> What you need to do: Copy out the complete listing, word for word.

> Source data:
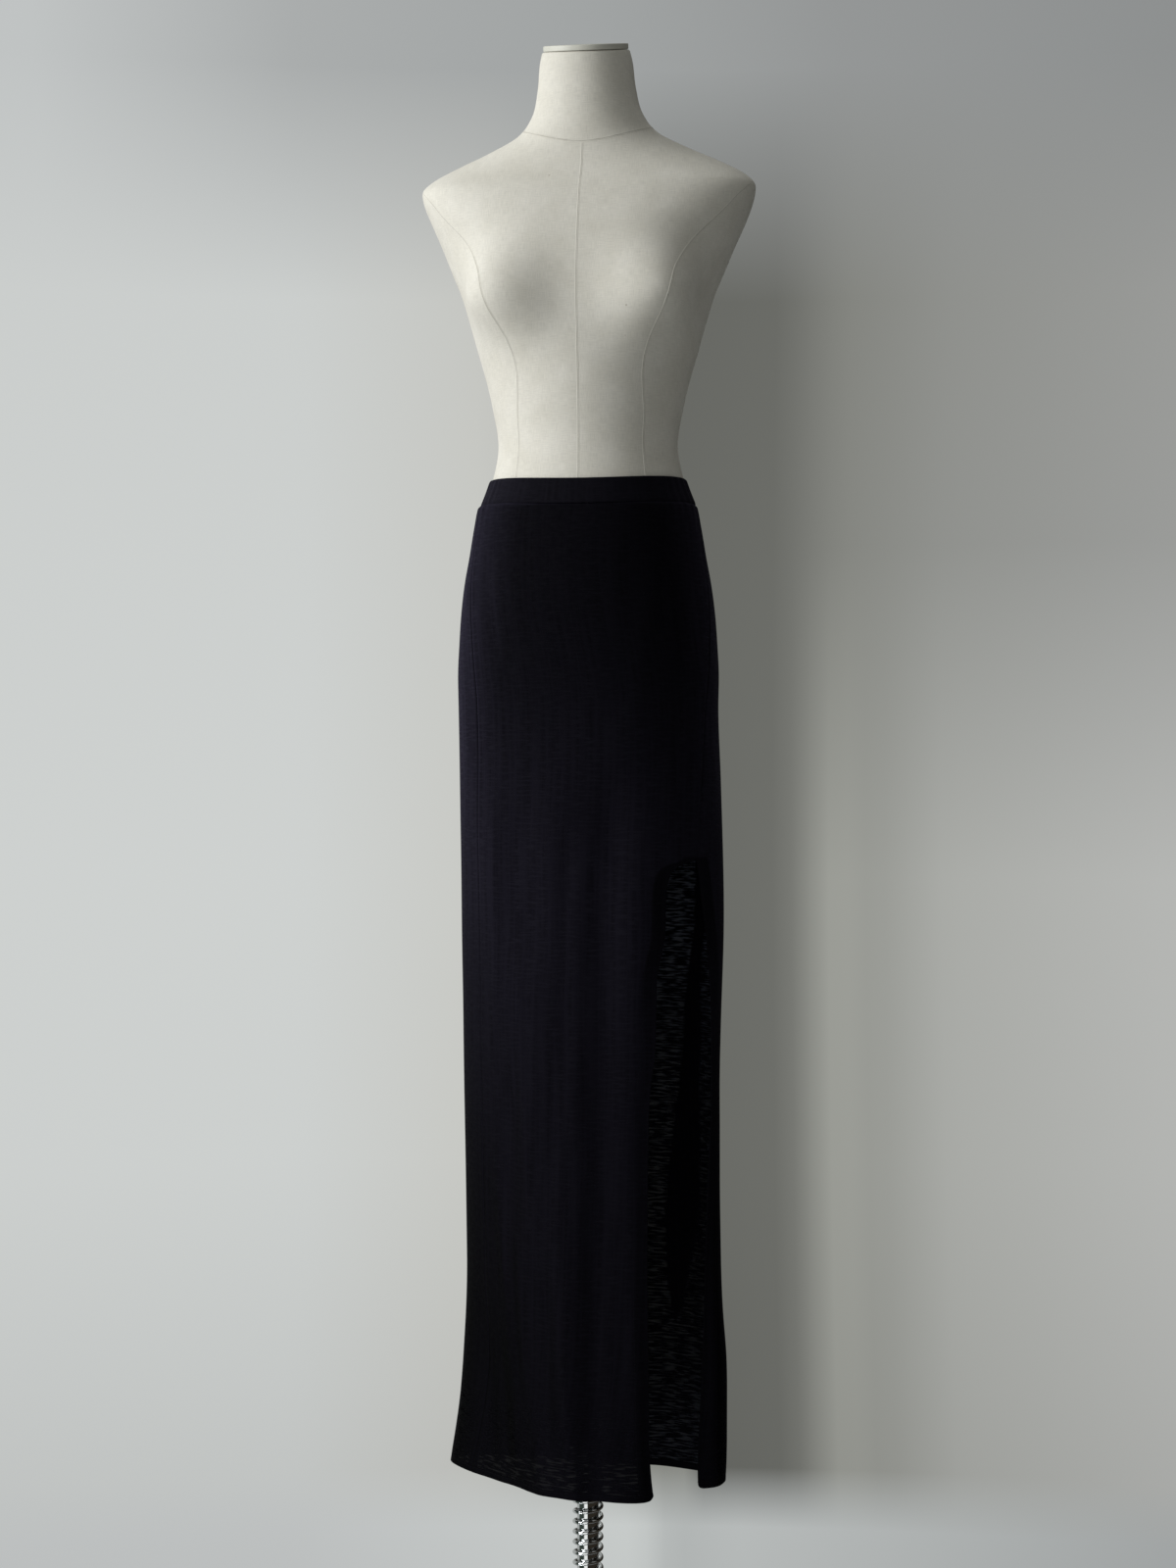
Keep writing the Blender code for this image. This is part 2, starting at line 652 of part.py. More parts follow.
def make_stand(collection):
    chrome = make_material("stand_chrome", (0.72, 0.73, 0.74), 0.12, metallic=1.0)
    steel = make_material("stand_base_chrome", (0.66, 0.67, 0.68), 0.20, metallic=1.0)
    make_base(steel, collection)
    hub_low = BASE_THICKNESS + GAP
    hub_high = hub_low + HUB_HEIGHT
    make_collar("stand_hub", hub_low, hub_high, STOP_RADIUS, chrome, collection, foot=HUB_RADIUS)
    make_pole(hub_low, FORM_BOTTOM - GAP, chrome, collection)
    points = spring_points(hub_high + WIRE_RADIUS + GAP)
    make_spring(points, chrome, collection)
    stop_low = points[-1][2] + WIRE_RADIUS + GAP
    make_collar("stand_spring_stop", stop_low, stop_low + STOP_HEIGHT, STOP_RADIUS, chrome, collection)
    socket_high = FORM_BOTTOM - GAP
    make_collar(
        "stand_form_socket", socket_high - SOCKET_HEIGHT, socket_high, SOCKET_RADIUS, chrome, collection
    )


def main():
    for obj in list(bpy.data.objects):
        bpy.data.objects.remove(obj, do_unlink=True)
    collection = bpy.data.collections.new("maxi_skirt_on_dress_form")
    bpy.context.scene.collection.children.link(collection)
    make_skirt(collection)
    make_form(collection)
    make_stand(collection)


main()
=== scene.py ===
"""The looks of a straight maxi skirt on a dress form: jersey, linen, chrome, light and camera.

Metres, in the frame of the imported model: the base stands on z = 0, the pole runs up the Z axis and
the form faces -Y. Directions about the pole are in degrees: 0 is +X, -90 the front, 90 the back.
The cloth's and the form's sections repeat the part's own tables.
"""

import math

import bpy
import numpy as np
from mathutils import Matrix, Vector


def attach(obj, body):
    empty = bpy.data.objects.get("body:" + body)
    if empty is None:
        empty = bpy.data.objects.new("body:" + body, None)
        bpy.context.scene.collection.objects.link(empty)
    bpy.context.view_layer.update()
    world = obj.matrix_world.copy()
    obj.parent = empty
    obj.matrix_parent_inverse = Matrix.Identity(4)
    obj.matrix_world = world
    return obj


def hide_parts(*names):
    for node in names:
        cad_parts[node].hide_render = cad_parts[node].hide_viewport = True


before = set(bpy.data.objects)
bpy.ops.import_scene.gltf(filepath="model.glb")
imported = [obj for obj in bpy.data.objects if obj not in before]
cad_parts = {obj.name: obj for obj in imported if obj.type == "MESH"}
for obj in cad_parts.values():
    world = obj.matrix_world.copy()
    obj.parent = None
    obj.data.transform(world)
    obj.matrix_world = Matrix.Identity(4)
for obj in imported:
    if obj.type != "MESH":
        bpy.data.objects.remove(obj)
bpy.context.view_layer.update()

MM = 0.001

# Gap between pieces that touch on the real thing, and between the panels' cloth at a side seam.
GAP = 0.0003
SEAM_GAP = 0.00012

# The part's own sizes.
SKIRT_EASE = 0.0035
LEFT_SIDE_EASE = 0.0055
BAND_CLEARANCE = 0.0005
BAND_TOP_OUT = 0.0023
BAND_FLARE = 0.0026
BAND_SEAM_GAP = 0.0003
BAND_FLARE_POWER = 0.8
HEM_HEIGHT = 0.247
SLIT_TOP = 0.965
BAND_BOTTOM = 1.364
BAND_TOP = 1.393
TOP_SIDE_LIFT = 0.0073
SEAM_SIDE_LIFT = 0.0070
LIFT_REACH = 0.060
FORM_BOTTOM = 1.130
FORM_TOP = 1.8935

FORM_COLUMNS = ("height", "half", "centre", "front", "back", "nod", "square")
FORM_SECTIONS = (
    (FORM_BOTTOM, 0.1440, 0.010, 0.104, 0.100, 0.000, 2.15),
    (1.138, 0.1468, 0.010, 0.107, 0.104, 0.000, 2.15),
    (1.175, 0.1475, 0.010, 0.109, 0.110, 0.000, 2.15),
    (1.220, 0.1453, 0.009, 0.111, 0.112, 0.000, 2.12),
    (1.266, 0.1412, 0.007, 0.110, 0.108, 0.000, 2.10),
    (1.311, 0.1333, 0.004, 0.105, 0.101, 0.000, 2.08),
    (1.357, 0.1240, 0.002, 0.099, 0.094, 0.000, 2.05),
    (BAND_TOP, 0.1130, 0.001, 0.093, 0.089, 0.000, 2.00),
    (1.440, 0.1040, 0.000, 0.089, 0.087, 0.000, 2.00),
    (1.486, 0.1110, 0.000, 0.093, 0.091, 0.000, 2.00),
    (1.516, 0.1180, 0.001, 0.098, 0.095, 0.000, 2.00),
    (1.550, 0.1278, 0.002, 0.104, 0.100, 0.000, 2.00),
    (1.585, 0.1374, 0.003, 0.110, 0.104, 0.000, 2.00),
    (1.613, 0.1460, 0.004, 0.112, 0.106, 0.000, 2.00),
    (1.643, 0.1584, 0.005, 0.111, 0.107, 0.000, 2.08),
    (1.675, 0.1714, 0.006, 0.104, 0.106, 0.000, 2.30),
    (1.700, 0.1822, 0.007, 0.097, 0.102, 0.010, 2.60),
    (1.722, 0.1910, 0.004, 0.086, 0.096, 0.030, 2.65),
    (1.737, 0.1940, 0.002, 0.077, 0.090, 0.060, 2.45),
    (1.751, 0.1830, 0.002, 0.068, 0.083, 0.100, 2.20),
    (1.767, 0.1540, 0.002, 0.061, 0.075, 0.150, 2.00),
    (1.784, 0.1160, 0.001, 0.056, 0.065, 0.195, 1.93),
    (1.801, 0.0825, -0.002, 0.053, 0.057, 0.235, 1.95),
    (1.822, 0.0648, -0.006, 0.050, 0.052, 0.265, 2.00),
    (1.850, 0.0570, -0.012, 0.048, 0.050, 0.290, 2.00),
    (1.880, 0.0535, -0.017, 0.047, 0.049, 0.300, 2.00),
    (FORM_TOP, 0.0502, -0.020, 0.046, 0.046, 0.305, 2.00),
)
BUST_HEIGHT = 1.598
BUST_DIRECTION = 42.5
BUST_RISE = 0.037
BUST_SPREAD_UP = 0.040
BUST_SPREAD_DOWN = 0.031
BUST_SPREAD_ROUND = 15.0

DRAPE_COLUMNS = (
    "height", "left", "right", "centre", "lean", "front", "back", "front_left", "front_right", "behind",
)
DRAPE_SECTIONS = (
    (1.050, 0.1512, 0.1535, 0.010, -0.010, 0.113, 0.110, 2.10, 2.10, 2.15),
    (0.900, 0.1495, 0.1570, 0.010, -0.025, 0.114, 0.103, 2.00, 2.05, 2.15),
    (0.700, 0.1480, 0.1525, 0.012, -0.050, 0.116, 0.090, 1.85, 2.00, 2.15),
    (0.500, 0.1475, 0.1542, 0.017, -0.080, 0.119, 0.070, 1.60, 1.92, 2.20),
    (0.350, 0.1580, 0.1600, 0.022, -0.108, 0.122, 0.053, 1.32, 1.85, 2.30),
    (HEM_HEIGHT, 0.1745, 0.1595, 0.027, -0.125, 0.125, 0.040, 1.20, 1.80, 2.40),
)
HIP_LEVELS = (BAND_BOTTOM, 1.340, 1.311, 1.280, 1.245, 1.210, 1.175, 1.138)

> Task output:
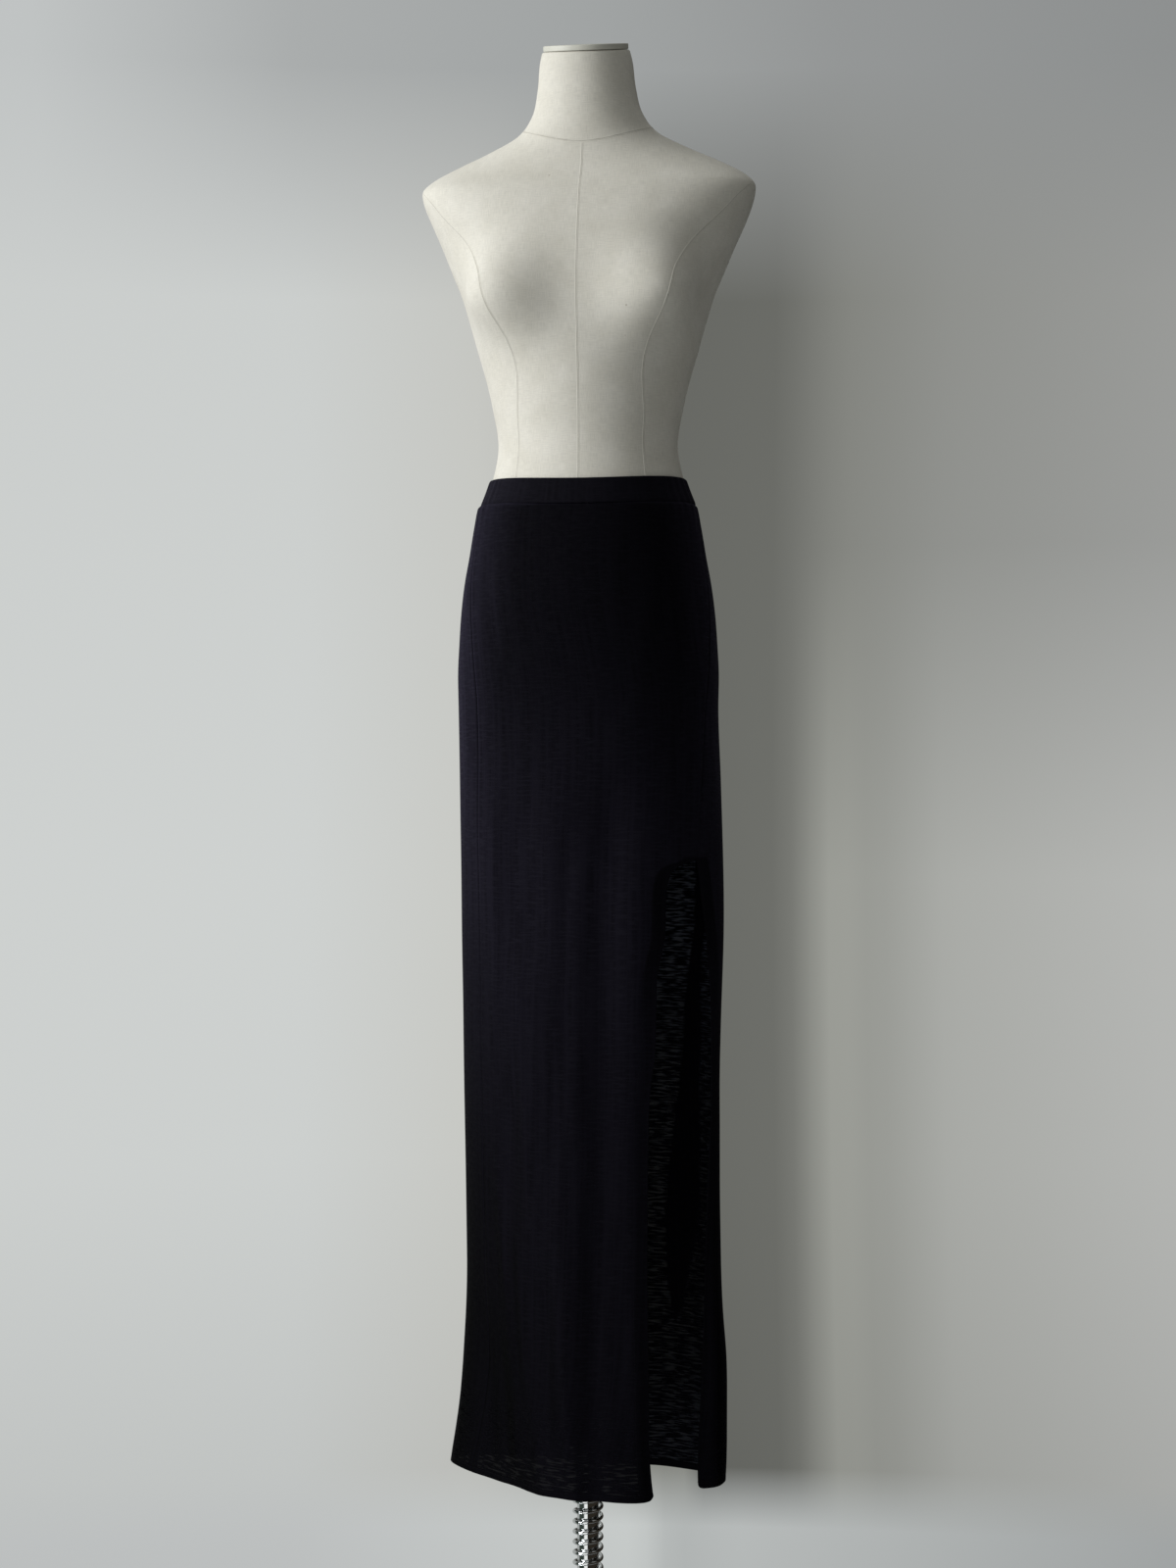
Keep writing the Blender code for this image. This is part 2, starting at line 652 of part.py. More parts follow.
def make_stand(collection):
    chrome = make_material("stand_chrome", (0.72, 0.73, 0.74), 0.12, metallic=1.0)
    steel = make_material("stand_base_chrome", (0.66, 0.67, 0.68), 0.20, metallic=1.0)
    make_base(steel, collection)
    hub_low = BASE_THICKNESS + GAP
    hub_high = hub_low + HUB_HEIGHT
    make_collar("stand_hub", hub_low, hub_high, STOP_RADIUS, chrome, collection, foot=HUB_RADIUS)
    make_pole(hub_low, FORM_BOTTOM - GAP, chrome, collection)
    points = spring_points(hub_high + WIRE_RADIUS + GAP)
    make_spring(points, chrome, collection)
    stop_low = points[-1][2] + WIRE_RADIUS + GAP
    make_collar("stand_spring_stop", stop_low, stop_low + STOP_HEIGHT, STOP_RADIUS, chrome, collection)
    socket_high = FORM_BOTTOM - GAP
    make_collar(
        "stand_form_socket", socket_high - SOCKET_HEIGHT, socket_high, SOCKET_RADIUS, chrome, collection
    )


def main():
    for obj in list(bpy.data.objects):
        bpy.data.objects.remove(obj, do_unlink=True)
    collection = bpy.data.collections.new("maxi_skirt_on_dress_form")
    bpy.context.scene.collection.children.link(collection)
    make_skirt(collection)
    make_form(collection)
    make_stand(collection)


main()
=== scene.py ===
"""The looks of a straight maxi skirt on a dress form: jersey, linen, chrome, light and camera.

Metres, in the frame of the imported model: the base stands on z = 0, the pole runs up the Z axis and
the form faces -Y. Directions about the pole are in degrees: 0 is +X, -90 the front, 90 the back.
The cloth's and the form's sections repeat the part's own tables.
"""

import math

import bpy
import numpy as np
from mathutils import Matrix, Vector


def attach(obj, body):
    empty = bpy.data.objects.get("body:" + body)
    if empty is None:
        empty = bpy.data.objects.new("body:" + body, None)
        bpy.context.scene.collection.objects.link(empty)
    bpy.context.view_layer.update()
    world = obj.matrix_world.copy()
    obj.parent = empty
    obj.matrix_parent_inverse = Matrix.Identity(4)
    obj.matrix_world = world
    return obj


def hide_parts(*names):
    for node in names:
        cad_parts[node].hide_render = cad_parts[node].hide_viewport = True


before = set(bpy.data.objects)
bpy.ops.import_scene.gltf(filepath="model.glb")
imported = [obj for obj in bpy.data.objects if obj not in before]
cad_parts = {obj.name: obj for obj in imported if obj.type == "MESH"}
for obj in cad_parts.values():
    world = obj.matrix_world.copy()
    obj.parent = None
    obj.data.transform(world)
    obj.matrix_world = Matrix.Identity(4)
for obj in imported:
    if obj.type != "MESH":
        bpy.data.objects.remove(obj)
bpy.context.view_layer.update()

MM = 0.001

# Gap between pieces that touch on the real thing, and between the panels' cloth at a side seam.
GAP = 0.0003
SEAM_GAP = 0.00012

# The part's own sizes.
SKIRT_EASE = 0.0035
LEFT_SIDE_EASE = 0.0055
BAND_CLEARANCE = 0.0005
BAND_TOP_OUT = 0.0023
BAND_FLARE = 0.0026
BAND_SEAM_GAP = 0.0003
BAND_FLARE_POWER = 0.8
HEM_HEIGHT = 0.247
SLIT_TOP = 0.965
BAND_BOTTOM = 1.364
BAND_TOP = 1.393
TOP_SIDE_LIFT = 0.0073
SEAM_SIDE_LIFT = 0.0070
LIFT_REACH = 0.060
FORM_BOTTOM = 1.130
FORM_TOP = 1.8935

FORM_COLUMNS = ("height", "half", "centre", "front", "back", "nod", "square")
FORM_SECTIONS = (
    (FORM_BOTTOM, 0.1440, 0.010, 0.104, 0.100, 0.000, 2.15),
    (1.138, 0.1468, 0.010, 0.107, 0.104, 0.000, 2.15),
    (1.175, 0.1475, 0.010, 0.109, 0.110, 0.000, 2.15),
    (1.220, 0.1453, 0.009, 0.111, 0.112, 0.000, 2.12),
    (1.266, 0.1412, 0.007, 0.110, 0.108, 0.000, 2.10),
    (1.311, 0.1333, 0.004, 0.105, 0.101, 0.000, 2.08),
    (1.357, 0.1240, 0.002, 0.099, 0.094, 0.000, 2.05),
    (BAND_TOP, 0.1130, 0.001, 0.093, 0.089, 0.000, 2.00),
    (1.440, 0.1040, 0.000, 0.089, 0.087, 0.000, 2.00),
    (1.486, 0.1110, 0.000, 0.093, 0.091, 0.000, 2.00),
    (1.516, 0.1180, 0.001, 0.098, 0.095, 0.000, 2.00),
    (1.550, 0.1278, 0.002, 0.104, 0.100, 0.000, 2.00),
    (1.585, 0.1374, 0.003, 0.110, 0.104, 0.000, 2.00),
    (1.613, 0.1460, 0.004, 0.112, 0.106, 0.000, 2.00),
    (1.643, 0.1584, 0.005, 0.111, 0.107, 0.000, 2.08),
    (1.675, 0.1714, 0.006, 0.104, 0.106, 0.000, 2.30),
    (1.700, 0.1822, 0.007, 0.097, 0.102, 0.010, 2.60),
    (1.722, 0.1910, 0.004, 0.086, 0.096, 0.030, 2.65),
    (1.737, 0.1940, 0.002, 0.077, 0.090, 0.060, 2.45),
    (1.751, 0.1830, 0.002, 0.068, 0.083, 0.100, 2.20),
    (1.767, 0.1540, 0.002, 0.061, 0.075, 0.150, 2.00),
    (1.784, 0.1160, 0.001, 0.056, 0.065, 0.195, 1.93),
    (1.801, 0.0825, -0.002, 0.053, 0.057, 0.235, 1.95),
    (1.822, 0.0648, -0.006, 0.050, 0.052, 0.265, 2.00),
    (1.850, 0.0570, -0.012, 0.048, 0.050, 0.290, 2.00),
    (1.880, 0.0535, -0.017, 0.047, 0.049, 0.300, 2.00),
    (FORM_TOP, 0.0502, -0.020, 0.046, 0.046, 0.305, 2.00),
)
BUST_HEIGHT = 1.598
BUST_DIRECTION = 42.5
BUST_RISE = 0.037
BUST_SPREAD_UP = 0.040
BUST_SPREAD_DOWN = 0.031
BUST_SPREAD_ROUND = 15.0

DRAPE_COLUMNS = (
    "height", "left", "right", "centre", "lean", "front", "back", "front_left", "front_right", "behind",
)
DRAPE_SECTIONS = (
    (1.050, 0.1512, 0.1535, 0.010, -0.010, 0.113, 0.110, 2.10, 2.10, 2.15),
    (0.900, 0.1495, 0.1570, 0.010, -0.025, 0.114, 0.103, 2.00, 2.05, 2.15),
    (0.700, 0.1480, 0.1525, 0.012, -0.050, 0.116, 0.090, 1.85, 2.00, 2.15),
    (0.500, 0.1475, 0.1542, 0.017, -0.080, 0.119, 0.070, 1.60, 1.92, 2.20),
    (0.350, 0.1580, 0.1600, 0.022, -0.108, 0.122, 0.053, 1.32, 1.85, 2.30),
    (HEM_HEIGHT, 0.1745, 0.1595, 0.027, -0.125, 0.125, 0.040, 1.20, 1.80, 2.40),
)
HIP_LEVELS = (BAND_BOTTOM, 1.340, 1.311, 1.280, 1.245, 1.210, 1.175, 1.138)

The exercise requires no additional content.